### Provided material

━━━━

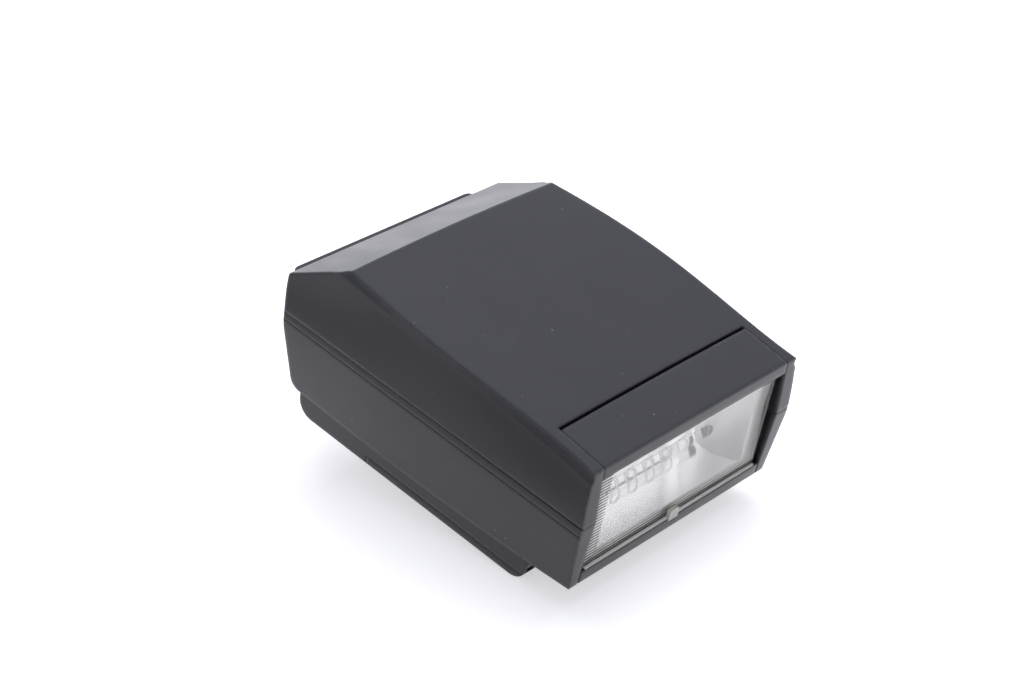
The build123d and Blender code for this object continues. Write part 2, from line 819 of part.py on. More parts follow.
with BuildPart() as trigger_band:
    for place in (-2, -1, 0, 1, 2):
        with BuildSketch(Plane.YZ.offset(place * wire_pitch)):
            with Locations((tube_y, window_mid_z)):
                Circle(tube_radius + bore_clearance + 2 * wire_radius)
                Circle(tube_radius + bore_clearance, mode=Mode.SUBTRACT)
        extrude(amount=2 * wire_radius)
trigger_band.part.label = "trigger_band"
export_step(trigger_band.part, "parts/trigger_band.step")

# ---------------------------------------------------------------- batteries
cell_axis_z = floor_inside_z + cell_gap + cell_diameter / 2
cell_spacing = cell_diameter + cell_gap
cell_rear_y = cell_front_y + cell_length
cell_places = [(k - (cell_count - 1) / 2) * cell_spacing for k in range(cell_count)]
box_front_y = bay_front_y + 0.2
box_rear_y = cell_rear_y + contact_room + box_wall
box_half_width = bay_half_width - 0.2
flange_seat = 0.15
channel_radius = cell_diameter / 2 + cell_gap
post_radius = 2.0
board_low_z = 30.6
board_thickness = 1.6
spring_half = 5.0
spring_height = 6.0
box_post_places = [(-24, -36), (24, -36), (-24, -6), (24, -6)]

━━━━

### Aim of the exercise
Output the data above exactly, please, line for line.

### Exercise response
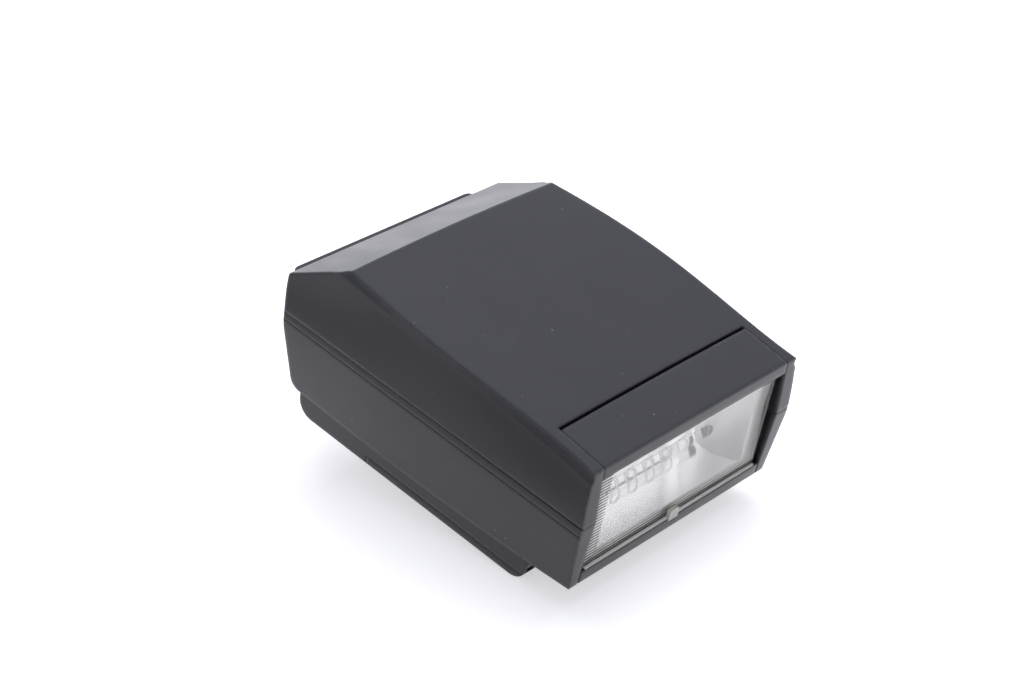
The build123d and Blender code for this object continues. Write part 2, from line 819 of part.py on. More parts follow.
with BuildPart() as trigger_band:
    for place in (-2, -1, 0, 1, 2):
        with BuildSketch(Plane.YZ.offset(place * wire_pitch)):
            with Locations((tube_y, window_mid_z)):
                Circle(tube_radius + bore_clearance + 2 * wire_radius)
                Circle(tube_radius + bore_clearance, mode=Mode.SUBTRACT)
        extrude(amount=2 * wire_radius)
trigger_band.part.label = "trigger_band"
export_step(trigger_band.part, "parts/trigger_band.step")

# ---------------------------------------------------------------- batteries
cell_axis_z = floor_inside_z + cell_gap + cell_diameter / 2
cell_spacing = cell_diameter + cell_gap
cell_rear_y = cell_front_y + cell_length
cell_places = [(k - (cell_count - 1) / 2) * cell_spacing for k in range(cell_count)]
box_front_y = bay_front_y + 0.2
box_rear_y = cell_rear_y + contact_room + box_wall
box_half_width = bay_half_width - 0.2
flange_seat = 0.15
channel_radius = cell_diameter / 2 + cell_gap
post_radius = 2.0
board_low_z = 30.6
board_thickness = 1.6
spring_half = 5.0
spring_height = 6.0
box_post_places = [(-24, -36), (24, -36), (-24, -6), (24, -6)]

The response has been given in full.